Improvement of the Electrical Properties of ZnO Nanomaterials with Fe by Co-precipitation Method

Abstract

Fe-doped ZnO nanomaterials were prepared by the co-precipitation method. The experiments used a solution of 0.5 M for ZnCl2, doped with FeSO4 in proportions of 0-100 wt.%, followed by the addition of 1 M for NaOH solution until a pH of 12 was reached. Next, the precipitated substances were calcinated at 550ºC for 3 h in air. SEM image analysis showed that the nanoparticles formed in the condition of pure ZnO and Fe2O3 whereas rod-shaped formed with Fe doping. Nanoparticles of ZnO transformed into nanorods when doped with Fe. EDS analysis detected Fe under the conditions of 3 and 5 wt.% doping. XRD patterns of ZnO and all doping of Fe in ZnO nanostructures were corresponded to a hexagonal wurtzite structure of ZnO which showed crystallite size in the range of 25-29 nm.
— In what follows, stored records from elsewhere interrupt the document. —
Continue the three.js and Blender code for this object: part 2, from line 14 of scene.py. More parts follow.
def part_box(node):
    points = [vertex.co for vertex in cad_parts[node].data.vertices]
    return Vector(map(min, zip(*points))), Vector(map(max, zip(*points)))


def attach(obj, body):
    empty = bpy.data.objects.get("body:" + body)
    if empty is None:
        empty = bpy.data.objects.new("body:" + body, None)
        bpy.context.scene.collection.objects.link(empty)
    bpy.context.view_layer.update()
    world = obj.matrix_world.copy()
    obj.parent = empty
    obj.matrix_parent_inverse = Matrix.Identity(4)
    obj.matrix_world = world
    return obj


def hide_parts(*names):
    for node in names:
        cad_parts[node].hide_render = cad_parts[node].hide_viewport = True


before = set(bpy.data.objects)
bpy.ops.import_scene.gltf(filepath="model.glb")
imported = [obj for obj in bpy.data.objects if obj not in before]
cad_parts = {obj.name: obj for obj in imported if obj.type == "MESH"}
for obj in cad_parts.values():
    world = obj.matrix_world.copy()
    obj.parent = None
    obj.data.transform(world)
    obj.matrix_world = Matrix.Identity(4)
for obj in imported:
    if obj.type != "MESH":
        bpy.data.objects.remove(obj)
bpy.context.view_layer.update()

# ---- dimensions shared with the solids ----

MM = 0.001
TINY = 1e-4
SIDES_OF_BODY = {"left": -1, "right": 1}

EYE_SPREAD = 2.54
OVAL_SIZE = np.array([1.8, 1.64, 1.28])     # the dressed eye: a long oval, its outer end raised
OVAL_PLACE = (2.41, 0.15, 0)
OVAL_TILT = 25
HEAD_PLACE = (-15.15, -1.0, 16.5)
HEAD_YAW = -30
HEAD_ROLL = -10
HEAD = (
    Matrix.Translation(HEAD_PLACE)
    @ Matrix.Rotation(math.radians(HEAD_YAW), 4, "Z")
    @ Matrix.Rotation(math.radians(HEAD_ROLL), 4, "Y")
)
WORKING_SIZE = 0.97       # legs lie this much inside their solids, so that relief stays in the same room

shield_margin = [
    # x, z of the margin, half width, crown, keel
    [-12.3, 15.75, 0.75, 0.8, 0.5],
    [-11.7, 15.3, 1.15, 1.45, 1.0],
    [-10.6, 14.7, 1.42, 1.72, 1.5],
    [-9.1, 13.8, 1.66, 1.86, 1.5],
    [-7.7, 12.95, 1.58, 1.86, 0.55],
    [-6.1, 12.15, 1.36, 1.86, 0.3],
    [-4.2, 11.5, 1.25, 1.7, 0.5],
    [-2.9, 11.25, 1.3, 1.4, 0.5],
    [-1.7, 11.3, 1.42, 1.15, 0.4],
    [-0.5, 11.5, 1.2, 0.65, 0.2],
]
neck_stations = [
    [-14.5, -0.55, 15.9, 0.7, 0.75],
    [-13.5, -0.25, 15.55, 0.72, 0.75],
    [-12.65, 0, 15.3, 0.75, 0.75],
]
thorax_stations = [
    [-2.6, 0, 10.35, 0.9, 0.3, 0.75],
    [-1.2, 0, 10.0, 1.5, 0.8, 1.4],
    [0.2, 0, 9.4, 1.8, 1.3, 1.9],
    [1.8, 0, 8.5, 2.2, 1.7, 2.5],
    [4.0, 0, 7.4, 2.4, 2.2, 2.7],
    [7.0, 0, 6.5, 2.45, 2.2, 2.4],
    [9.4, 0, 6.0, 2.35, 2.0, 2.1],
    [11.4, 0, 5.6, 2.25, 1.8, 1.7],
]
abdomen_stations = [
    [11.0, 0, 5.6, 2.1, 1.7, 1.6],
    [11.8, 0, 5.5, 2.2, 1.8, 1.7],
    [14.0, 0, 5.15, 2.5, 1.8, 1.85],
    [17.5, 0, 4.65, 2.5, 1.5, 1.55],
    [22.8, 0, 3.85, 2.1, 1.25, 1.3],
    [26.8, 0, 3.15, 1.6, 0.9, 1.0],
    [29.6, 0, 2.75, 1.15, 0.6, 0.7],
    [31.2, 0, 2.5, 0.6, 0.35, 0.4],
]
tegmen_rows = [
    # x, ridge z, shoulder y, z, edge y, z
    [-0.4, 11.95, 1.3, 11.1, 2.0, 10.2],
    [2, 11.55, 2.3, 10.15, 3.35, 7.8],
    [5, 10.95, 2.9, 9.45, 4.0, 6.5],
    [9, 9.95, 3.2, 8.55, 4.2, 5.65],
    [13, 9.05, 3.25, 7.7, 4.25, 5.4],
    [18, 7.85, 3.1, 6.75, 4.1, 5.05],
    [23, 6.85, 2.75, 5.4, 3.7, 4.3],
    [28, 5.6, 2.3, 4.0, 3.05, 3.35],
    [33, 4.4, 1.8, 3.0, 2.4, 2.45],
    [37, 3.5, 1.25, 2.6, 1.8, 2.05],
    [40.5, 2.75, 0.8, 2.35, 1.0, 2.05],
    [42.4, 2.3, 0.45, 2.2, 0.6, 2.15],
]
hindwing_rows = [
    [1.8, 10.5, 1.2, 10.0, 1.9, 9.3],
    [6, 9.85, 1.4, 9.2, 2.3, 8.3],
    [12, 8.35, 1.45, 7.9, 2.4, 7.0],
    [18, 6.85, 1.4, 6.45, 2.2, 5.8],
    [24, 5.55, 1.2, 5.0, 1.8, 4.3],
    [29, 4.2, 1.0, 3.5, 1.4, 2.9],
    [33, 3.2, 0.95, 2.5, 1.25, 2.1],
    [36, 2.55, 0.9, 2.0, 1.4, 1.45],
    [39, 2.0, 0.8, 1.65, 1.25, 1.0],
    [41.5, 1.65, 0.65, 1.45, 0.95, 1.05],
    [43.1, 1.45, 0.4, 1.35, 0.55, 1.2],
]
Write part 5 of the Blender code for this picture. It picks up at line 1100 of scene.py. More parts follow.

The electrical properties of Fe-doped ZnO nanostructures were identified by the spectroscope measurements of fluorescence and ultraviolet-visible absorption, and the electrical conductivity was calculated. It was found that Fe doping at 3 wt.% produced the lowest energy band gap (based on spectroscopy results) and this condition was associated with the highest electrical conductivity of 0.21 x 10-3 (Ω.cm)-1 which was calculated from the measurement of electrical resistance by two probes. Therefore, Fe doping can improve the electrical properties of ZnO nanostructures.